Después de las combis, los micros y los ticos, luego de los camiones y los transformers todoterreno, emergen especies menores invadiendo pistas en cualquier dirección o monopolizando nichos peatonales: motociclistas, ciclistas y skaters vienen a reclamar un lugar en el reparto de los créditos. Corren hartos riesgos, es verdad, pero cual nuevas plagas del despliegue urbano también se los generan al prójimo. Todo indica que, en nuestro país, la conexión obligada entre derechos y deberes deviene pugna abierta y, según datos recientes, los primeros se imponen por goleada, certificando el reino de unos privilegios que, individualistas y prepotentes a más no poder, nada saben de los deberes hacia la existencia ajena.

En tiempos mutantes, quizá Milan Kundera nos alcance una dimensión a tomar en cuenta.

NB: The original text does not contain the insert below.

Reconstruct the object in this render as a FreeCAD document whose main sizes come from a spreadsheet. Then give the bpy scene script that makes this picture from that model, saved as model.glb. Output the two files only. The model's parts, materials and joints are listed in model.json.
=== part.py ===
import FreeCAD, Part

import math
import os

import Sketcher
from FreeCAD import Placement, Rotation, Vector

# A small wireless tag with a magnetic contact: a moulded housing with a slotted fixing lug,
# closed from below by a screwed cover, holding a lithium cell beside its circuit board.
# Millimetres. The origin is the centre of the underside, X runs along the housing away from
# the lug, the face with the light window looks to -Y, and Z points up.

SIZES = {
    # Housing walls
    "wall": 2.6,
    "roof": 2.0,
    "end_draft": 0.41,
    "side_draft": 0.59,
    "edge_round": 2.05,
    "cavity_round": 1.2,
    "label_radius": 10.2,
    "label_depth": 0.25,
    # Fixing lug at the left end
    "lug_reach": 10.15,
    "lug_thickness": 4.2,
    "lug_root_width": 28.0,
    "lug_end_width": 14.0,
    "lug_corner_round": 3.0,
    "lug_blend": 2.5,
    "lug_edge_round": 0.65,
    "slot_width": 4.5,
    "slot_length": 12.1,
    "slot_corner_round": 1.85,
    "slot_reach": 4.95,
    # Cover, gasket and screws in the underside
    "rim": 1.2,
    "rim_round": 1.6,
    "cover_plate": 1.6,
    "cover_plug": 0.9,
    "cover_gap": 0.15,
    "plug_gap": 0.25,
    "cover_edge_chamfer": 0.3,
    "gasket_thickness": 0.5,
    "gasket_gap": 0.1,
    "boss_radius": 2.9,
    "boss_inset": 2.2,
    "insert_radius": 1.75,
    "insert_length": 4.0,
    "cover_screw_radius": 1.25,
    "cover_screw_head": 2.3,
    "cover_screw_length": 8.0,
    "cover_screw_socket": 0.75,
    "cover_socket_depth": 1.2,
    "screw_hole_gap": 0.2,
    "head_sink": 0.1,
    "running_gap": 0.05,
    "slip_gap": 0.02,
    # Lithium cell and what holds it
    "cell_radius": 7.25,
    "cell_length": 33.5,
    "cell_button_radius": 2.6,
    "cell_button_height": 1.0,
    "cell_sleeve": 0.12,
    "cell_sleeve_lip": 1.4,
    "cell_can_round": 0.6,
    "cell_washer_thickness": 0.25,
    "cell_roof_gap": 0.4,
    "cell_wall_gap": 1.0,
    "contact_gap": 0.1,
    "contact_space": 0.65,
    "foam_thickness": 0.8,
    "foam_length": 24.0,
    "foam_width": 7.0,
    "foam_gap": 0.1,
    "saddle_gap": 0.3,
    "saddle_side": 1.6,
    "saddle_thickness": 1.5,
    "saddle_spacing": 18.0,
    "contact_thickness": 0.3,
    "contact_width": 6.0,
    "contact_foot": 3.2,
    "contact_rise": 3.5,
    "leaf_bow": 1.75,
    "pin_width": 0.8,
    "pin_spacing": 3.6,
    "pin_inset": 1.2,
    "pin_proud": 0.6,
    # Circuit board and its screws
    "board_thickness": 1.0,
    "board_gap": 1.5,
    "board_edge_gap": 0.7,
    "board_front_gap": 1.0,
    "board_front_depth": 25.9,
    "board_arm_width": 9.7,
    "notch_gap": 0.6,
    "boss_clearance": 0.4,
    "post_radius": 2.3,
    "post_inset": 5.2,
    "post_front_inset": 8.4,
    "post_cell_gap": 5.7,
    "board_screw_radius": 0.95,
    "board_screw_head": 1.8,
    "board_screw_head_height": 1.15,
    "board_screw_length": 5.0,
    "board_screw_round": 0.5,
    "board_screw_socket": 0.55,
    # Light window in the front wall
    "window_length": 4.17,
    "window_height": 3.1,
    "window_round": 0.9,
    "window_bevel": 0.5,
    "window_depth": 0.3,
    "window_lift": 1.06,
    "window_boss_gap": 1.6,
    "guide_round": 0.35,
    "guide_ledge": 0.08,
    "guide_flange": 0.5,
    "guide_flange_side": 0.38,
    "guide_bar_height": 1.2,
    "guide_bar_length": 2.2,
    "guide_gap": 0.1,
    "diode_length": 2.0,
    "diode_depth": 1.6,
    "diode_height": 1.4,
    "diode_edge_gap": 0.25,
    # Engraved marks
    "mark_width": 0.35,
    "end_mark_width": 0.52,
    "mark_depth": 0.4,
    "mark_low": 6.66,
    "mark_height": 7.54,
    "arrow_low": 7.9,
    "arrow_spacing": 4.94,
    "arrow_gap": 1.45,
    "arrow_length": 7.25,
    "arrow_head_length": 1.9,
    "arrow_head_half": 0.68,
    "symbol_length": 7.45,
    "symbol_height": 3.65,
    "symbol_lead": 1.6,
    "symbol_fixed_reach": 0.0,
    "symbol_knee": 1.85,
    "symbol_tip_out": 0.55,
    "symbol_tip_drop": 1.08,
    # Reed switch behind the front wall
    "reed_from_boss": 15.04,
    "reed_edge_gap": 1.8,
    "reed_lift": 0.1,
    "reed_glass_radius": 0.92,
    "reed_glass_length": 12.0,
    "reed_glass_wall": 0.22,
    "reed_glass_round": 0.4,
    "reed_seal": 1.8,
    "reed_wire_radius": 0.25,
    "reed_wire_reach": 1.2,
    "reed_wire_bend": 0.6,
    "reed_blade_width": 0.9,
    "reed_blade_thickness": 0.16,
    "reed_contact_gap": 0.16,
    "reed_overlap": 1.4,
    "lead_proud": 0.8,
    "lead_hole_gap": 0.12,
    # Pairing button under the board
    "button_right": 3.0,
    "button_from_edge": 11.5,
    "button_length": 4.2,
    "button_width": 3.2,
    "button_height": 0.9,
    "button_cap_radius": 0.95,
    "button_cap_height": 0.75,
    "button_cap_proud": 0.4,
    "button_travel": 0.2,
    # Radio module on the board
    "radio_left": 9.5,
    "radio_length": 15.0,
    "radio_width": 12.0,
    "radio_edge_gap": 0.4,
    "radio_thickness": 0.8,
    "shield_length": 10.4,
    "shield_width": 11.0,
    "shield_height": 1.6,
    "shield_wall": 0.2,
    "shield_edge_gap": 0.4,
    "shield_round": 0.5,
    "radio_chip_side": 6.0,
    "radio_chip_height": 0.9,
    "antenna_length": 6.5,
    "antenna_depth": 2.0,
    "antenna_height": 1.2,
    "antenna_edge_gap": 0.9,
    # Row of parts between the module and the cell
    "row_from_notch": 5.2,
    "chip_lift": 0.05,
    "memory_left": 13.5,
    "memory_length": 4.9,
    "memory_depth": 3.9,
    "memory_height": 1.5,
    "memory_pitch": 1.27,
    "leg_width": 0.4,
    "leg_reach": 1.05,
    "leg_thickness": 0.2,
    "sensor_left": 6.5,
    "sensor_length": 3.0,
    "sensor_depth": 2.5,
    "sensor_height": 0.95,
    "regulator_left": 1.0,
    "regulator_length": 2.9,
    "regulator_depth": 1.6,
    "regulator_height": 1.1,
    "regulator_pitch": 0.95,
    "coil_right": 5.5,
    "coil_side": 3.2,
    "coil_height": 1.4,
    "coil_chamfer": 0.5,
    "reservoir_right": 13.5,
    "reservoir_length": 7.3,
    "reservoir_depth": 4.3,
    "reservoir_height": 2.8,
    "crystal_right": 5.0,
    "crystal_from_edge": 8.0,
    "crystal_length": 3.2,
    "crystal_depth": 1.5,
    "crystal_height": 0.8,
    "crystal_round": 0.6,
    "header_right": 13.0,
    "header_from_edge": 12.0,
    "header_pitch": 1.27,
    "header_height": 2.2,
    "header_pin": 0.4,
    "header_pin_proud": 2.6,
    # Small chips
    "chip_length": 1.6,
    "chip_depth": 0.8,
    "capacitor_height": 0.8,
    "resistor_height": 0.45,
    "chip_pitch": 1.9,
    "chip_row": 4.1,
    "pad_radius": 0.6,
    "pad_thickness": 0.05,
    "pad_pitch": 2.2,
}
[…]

En su cuento “Auto-stop”, una pareja de enamorados decide sobre la marcha y mientras viajan por la carretera, actuar como desconocidos: ella pidiendo que la lleven a su destino, él interesado en llevarla. En principio ingenuo, tal juego de roles vira peligroso mientras ella acentúa el coqueteo y él, la seducción abierta. Luego del experimento descrito cada cual cree saber más del otro y, lo que es peor, confirma las sospechas antaño anidadas. Nada augura, en consecuencia, una mejor relación a futuro; todo lleva a hacer más densa la experiencia entre ambos. La pregunta entonces se cae de madura: ¿Qué transformación sufren ustedes, amigos lectores, cuando se hacen cargo del timón? ¿Son victimadores o victimados? ¿Francotiradores o francomiradores? ¿Mentadores de madres o vengadores anónimos?

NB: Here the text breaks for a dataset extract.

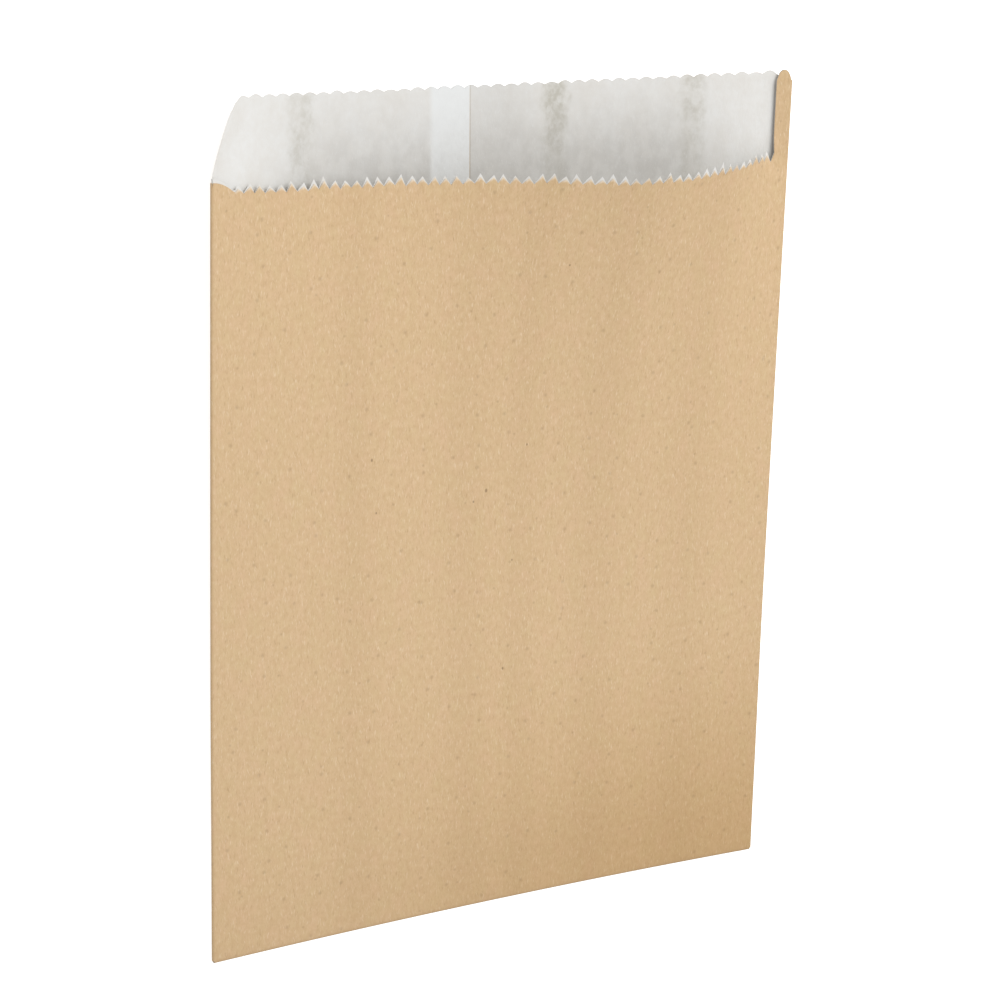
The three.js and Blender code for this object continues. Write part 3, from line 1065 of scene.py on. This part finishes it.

Vayamos al inventario de las reacciones foráneas. Divisamos al visitante que ante el espectáculo de nuestra conducción vehicular transita del desconcierto al pánico; el que, intrigado al principio, termina por incluirse a plenitud y dotado de las licencias del caso, se afirma en la práctica consuetudinaria de los carritos chocones; no faltan quienes, fungiendo de analistas, concluyen que no es que carezcamos de reglas sino que se trata de otras muy distintas de las formales, esas que, a su manera, todo lo arreglan, todo lo parchan y superan. Lo cierto es que, en el manual al que se aferra el ‘caña brava’ limeño, pistas y calles son idóneas para la búsqueda infatigable de chivos expiatorios, ocasión para pequeñas grandes venganzas, es decir, oferta imperdible para unos milimétricos reajustes y las siempre anheladas compensaciones.